The global management team would decide on the organizational goals and the related messages to be communicated to audiences.
How such messages are communicated to audiences at different levels is best left to those who intimately understand these levels.
For example, if a global priority were a commitment to a strong health and safety culture, a local office may decide to communicate this in different ways, some of which might be:
- Holding pre-field-work huddles to evaluate hazards and figure out ways to mitigate risks; and conducting post-field-work debriefs to share lessons which can help plan safer work.
- Distributing safety equipment that goes above the legally stipulated minimum, thereby demonstrating (by action) the company’s desire to set higher standards for their people’s safety.
- Organizing mock drills.
- Offering company-paid training in safety techniques to people.
Such ground-level actions drive the message home far better than flowery catch-phrases and gilt-framed commitment statements.
Leeway for local content
There are things, events, people, news and content that are undeniably local in nature. They would be completely irrelevant to national or global audiences: Now on the strength of this thesis, to find that such content is not aligned with national or global priorities, and to decree them unacceptable, is counterproductive.
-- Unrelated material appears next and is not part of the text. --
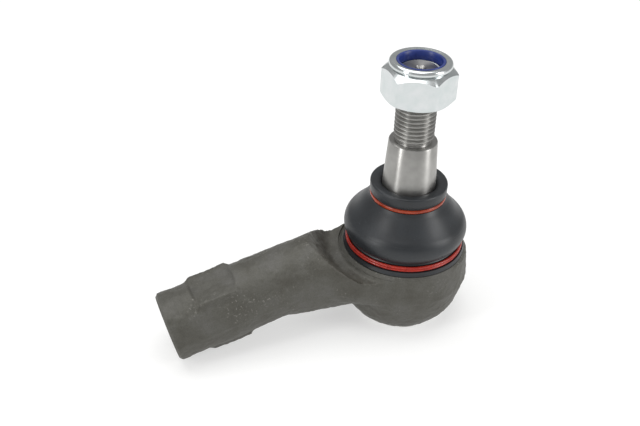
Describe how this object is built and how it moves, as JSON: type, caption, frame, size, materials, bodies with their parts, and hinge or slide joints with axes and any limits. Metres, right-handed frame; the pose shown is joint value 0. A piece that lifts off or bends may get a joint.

Understandably, local needs and wants will be different from the national or global counterparts. That does not make them null and void. In fact, content that speaks to such needs and wants will win the favour and attention of their audiences.
Again, this calls for tailoring global and national content to make sense at the local level.
Decentralization for efficiency
Decentralizing the approval process will expedite the journey from inception to execution, and help local communication professionals to earn the respect of their clients.
It will also remove unnecessary workload from national and global management, whose time would be better spent catering to the needs of their corresponding tiers, instead of handling approval of local office content.
If the right people have been hired at all levels, then management would feel comfortable leaving decisions in the safe and capable hands of professionals functioning at those levels.
Let bright minds localize global messages
It is irrational (and bad for business and morale) for communication directors in New York, London, Paris, Sydney and Toronto (among others) to believe they know what would work best for local audiences in faraway cities in different countries.
It is difficult for executives at the global level to be fully aware of what happens on the ground at the local level. It is unreasonable to expect or require them to do so. Their charge is to helm the corporate ship at more aggregate levels.
Fortunately, bright minds burn anywhere – in the towns and countryside just as much as in metropolises.
The solution is simply to use the intelligence and sway at each level appropriately. Let the people who understand the lay of the land determine how best to localize communication so it is penetrating and effective.
A federalist analogy
In some respects, a global organization is not unlike a federation: It has a central government and a reporting structure stretching down into countries, regions, cities and towns to ensure good management and attainment of the union’s overall aspirations.
The centre guides the union, while the states manage their own affairs independently as they see fit to align with the larger goals of the federation.
Global organizations can draw on this concept.
Managed properly and intelligently, global messages can be localized effectively to ensure people at the all levels are informed, engaged and spirited.